With zero students, another Englewood high school slated to close

The only district-run school that Chicago intends to shutter this school year is one with not a single student. 

That’s according to the city’s proposal to close Hope High School, one of four schools that Chicago Public Schools decided in 2018 to phase out in Englewood, where declining enrollment meant that local high schools drew so little funding that they struggled to serve their students. Instead, the district said it would open a new high school to serve the whole area. 

The school stopped admitting new students in 2018, and every student who was enrolled then has either graduated or moved on. 

With no students left, the city is seeking to formally close Hope’s doors in June 2020.

The district is inviting feedback from community members at public meetings next month, a requirement of all school closures. Already, the city teachers union has issued a fiery response.

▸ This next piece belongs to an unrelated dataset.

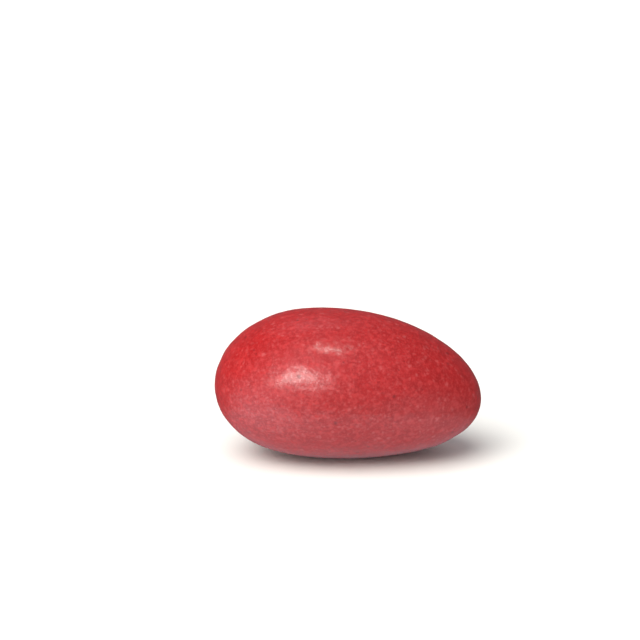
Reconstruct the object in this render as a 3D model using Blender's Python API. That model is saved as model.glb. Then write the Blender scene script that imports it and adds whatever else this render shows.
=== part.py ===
"""Sugared almond: one egg-shaped sweet with a hard sugar shell, resting on its underside.

Frame: X runs along the almond, from the blunt end at -X to the pointed end at +X, Y runs across it,
and Z is up from the surface that it rests on. The origin is the middle of its footprint. Metres.
"""

import math

import bmesh
import bpy
import numpy as np

MM = 0.001

# The almond's size in millimetres, before it is tapered, crowned and pitched.
LENGTH = 26.0
WIDTH = 16.8
THICKNESS = 14.45

# Each section is larger than an ellipsoid's by 1 + taper * u + fullness * u ** 2,
# where u runs along the almond from -1 at the blunt end to 1 at the pointed end.
THICKNESS_TAPER = -0.130
THICKNESS_FULLNESS = 0.064
WIDTH_TAPER = -0.160
WIDTH_FULLNESS = 0.060

# The middle of the almond bows up, and a little to one side, by this much.
CROWN = 0.69
SIDE_BOW = 0.18

# The pointed end is the lighter one, but it is also the slimmer one, and it dips at rest.
PITCH = math.radians(4.4)

# The small flat that it rests on is this deep, and the relief fades out below this height.
FLAT_DEPTH = 0.08
CALM_HEIGHT = 1.6

# Relief of the sugar shell: (wavelength, root mean square height) in millimetres.
RELIEF = ((10.0, 0.034), (4.2, 0.012), (2.4, 0.006))
WAVES = 48
SEED = 26

# Quads along each edge of the cube that is blown up into the almond.
GRID = 28

SHELL_COLOUR = (0.56, 0.046, 0.050, 1.0)
SHELL_ROUGHNESS = 0.36


def clear_scene():
    """Remove every object that the opened file starts with."""
    for thing in list(bpy.data.objects):
        bpy.data.objects.remove(thing, do_unlink=True)


def cube_grid(divisions):
    """A cube from -1 to 1 with each face cut into divisions by divisions quads."""
    grid = bmesh.new()
    bmesh.ops.create_cube(grid, size=2.0)
    bmesh.ops.subdivide_edges(grid, edges=grid.edges[:], cuts=divisions - 1, use_grid_fill=True)
    return grid


def on_sphere(cube_points):
    """Points of the cube moved to the unit sphere, with the quads kept about equal in size."""
    spread = np.tan(cube_points * math.pi / 4)
    return spread / np.linalg.norm(spread, axis=1)[:, None]


def smooth_almond(sphere):
    """The almond without relief, for points of the unit sphere, and the outward directions there."""
    along, across, up = sphere.T
    thickness = THICKNESS / 2 * (1 + THICKNESS_TAPER * along + THICKNESS_FULLNESS * along ** 2)
    width = WIDTH / 2 * (1 + WIDTH_TAPER * along + WIDTH_FULLNESS * along ** 2)
    middle = 1 - along ** 2
    points = np.column_stack((
        LENGTH / 2 * along,
        width * across + SIDE_BOW * middle,
        thickness * up + CROWN * middle,
    ))
    outward = np.column_stack((2 * along / LENGTH, across / width, up / thickness))
    outward /= np.linalg.norm(outward, axis=1)[:, None]
    return points, outward


def pitched(vectors):
    """Turn vectors about Y so that the pointed end dips."""
    cosine, sine = math.cos(PITCH), math.sin(PITCH)
    turn = np.array(((cosine, 0, sine), (0, 1, 0), (-sine, 0, cosine)))
    return vectors @ turn.T


def relief(points):
    """Smooth random height at each point: for each band, waves of one length in all directions."""
    draw = np.random.default_rng(SEED)
    height = np.zeros(len(points))
    for wavelength, rms in RELIEF:
        direction = draw.normal(size=(WAVES, 3))
        direction /= np.linalg.norm(direction, axis=1)[:, None]
        phase = draw.uniform(0, 2 * math.pi, WAVES)
        waves = np.cos(points @ direction.T * (2 * math.pi / wavelength) + phase)
        height += rms * math.sqrt(2 / WAVES) * waves.sum(axis=1)
    return height


def almond_points(sphere):
    """The finished almond's points in millimetres, standing on Z = 0 round the origin."""
    points, outward = smooth_almond(sphere)
    points = pitched(points)
    outward = pitched(outward)
    lowest = points[:, 2].min()
    calm = np.clip((points[:, 2] - lowest) / CALM_HEIGHT, 0, 1)
    calm = calm * calm * (3 - 2 * calm)
    points += outward * (relief(points) * calm)[:, None]
    floor = lowest + FLAT_DEPTH
    points[:, 2] = np.maximum(points[:, 2], floor) - floor
    centre = (points.min(axis=0) + points.max(axis=0)) / 2
    points[:, :2] -= centre[:2]
    return points


def join_flat_underside(grid):
    """Make one face of the quads that lie in the plane Z = 0."""
    flat = [face for face in grid.faces if all(vertex.co.z == 0 for vertex in face.verts)]
    bmesh.ops.dissolve_faces(grid, faces=flat, use_verts=False)


def shell_material():
    """Satin red sugar."""
    material = bpy.data.materials.new("sugar_shell")
    material.use_nodes = True
    shader = material.node_tree.nodes["Principled BSDF"]
    shader.inputs["Base Color"].default_value = SHELL_COLOUR
    shader.inputs["Roughness"].default_value = SHELL_ROUGHNESS
    shader.inputs["Metallic"].default_value = 0.0
    material.diffuse_color = SHELL_COLOUR
    return material


def make_almond():
    """The almond as one closed, smooth-shaded solid."""
    grid = cube_grid(GRID)
    cube_points = np.array([vertex.co[:] for vertex in grid.verts])
    points = almond_points(on_sphere(cube_points)) * MM
    for vertex, point in zip(grid.verts, points):
        vertex.co = point
    join_flat_underside(grid)
    mesh = bpy.data.meshes.new("sugared_almond")
    grid.to_mesh(mesh)
    grid.free()
    mesh.shade_smooth()
    mesh.materials.append(shell_material())
    almond = bpy.data.objects.new("sugared_almond", mesh)
    bpy.context.scene.collection.objects.link(almond)
    return almond


clear_scene()
make_almond()
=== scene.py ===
"""Looks of the sugared almond: a satin red sugar shell on a white floor in soft light.

The almond is made again from the same sizes as its solid, with more faces and with the fine relief of
the shell: soft orange peel and pinholes. Its material adds the pale specks, the grain and painted shade
in the pinholes. Lengths are in millimetres until MM turns them into Blender's metres.
"""

import math

import bmesh
import bpy
import numpy as np
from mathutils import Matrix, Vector


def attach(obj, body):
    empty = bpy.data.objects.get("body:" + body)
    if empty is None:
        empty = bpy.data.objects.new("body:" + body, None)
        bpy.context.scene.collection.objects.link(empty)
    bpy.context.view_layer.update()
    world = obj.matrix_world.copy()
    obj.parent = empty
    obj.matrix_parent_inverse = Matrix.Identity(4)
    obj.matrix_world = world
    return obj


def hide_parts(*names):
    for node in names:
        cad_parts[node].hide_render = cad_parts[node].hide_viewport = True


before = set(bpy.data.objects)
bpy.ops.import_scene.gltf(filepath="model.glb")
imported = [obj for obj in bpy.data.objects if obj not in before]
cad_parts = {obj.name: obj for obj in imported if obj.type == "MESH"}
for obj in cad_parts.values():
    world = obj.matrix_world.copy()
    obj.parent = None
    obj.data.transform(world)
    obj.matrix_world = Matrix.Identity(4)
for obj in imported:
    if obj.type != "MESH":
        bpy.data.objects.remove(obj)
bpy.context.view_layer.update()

MM = 0.001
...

“So this is how a school—one with more than 40 years of history that includes a state champion girls basketball team, multiple city champion debate teams, a featured role in the video for a single on a Grammy-nominated album and myriad positive impacts on thousands of students and families’ lives—officially ends?” the union’s statement says. “With a procedural press release?”

The union opposes all school closures, which have been an abiding and wrenching feature of the city’s schools for nearly two decades.

Since 2001, at least 16 public schools have closed in Englewood while charters continue to open, some only blocks away from schools struggling with depopulation. Six neighborhood schools closed in 2013, when the city shuttered 50 schools in one swoop. 

Of the four Englewood high schools that the city decided to phase out, two — Robeson High School and TEAM Englewood — have already shuttered. Harper High School is still in the phaseout process. 

This fall, the city also opened a new open-enrollment high school, STEM Englewood High School, in an $85 million new building feature freshly painted with murals featuring Afrocentric designs and young people of color dressed as doctors and scientists. A demand from community activists distressed by what was happening to high schools in the neighborhood, the school took in more than 400 freshman its first year. 

But even as the new school is lauded for its competitive academic programs and impressive new building, parents and students at Harper High School said they think one open-enrollment high school in the area is not enough. 

“There are more than enough people in Englewood … for more than one high school,” Jitu Brown, national director of Journey for Justice Alliance, told the Chicago Sun-Times. 

The district gave high schools taking in students from Hope $6,100 per student in supplemental funding for the next two years, a nod to criticism that students moving because of school closures in the past didn’t receive enough district support. 

The city says Hope is the only district-run school it intends to close next year. Three charter schools are being considered for closure: Chicago Virtual Charter School, Chicago Collegiate and Frazier Charter School. 

Four other charter schools are on the district warning list, meaning that they could face closure next year. They include Urban Prep in Englewood, CICS Ellison and Longwood and Learn-7. 

Parents, students and community members will have the chance to comment on the city’s proposal to close Hope at three community meetings: 5:30 p.m. to 7:00 p.m. on Jan. 14 and Jan. 23 at Kershaw Elementary; and 5:30 p.m. to 6:30 p.m. Jan. 29 at CPS headquarters at 42 W. Madison.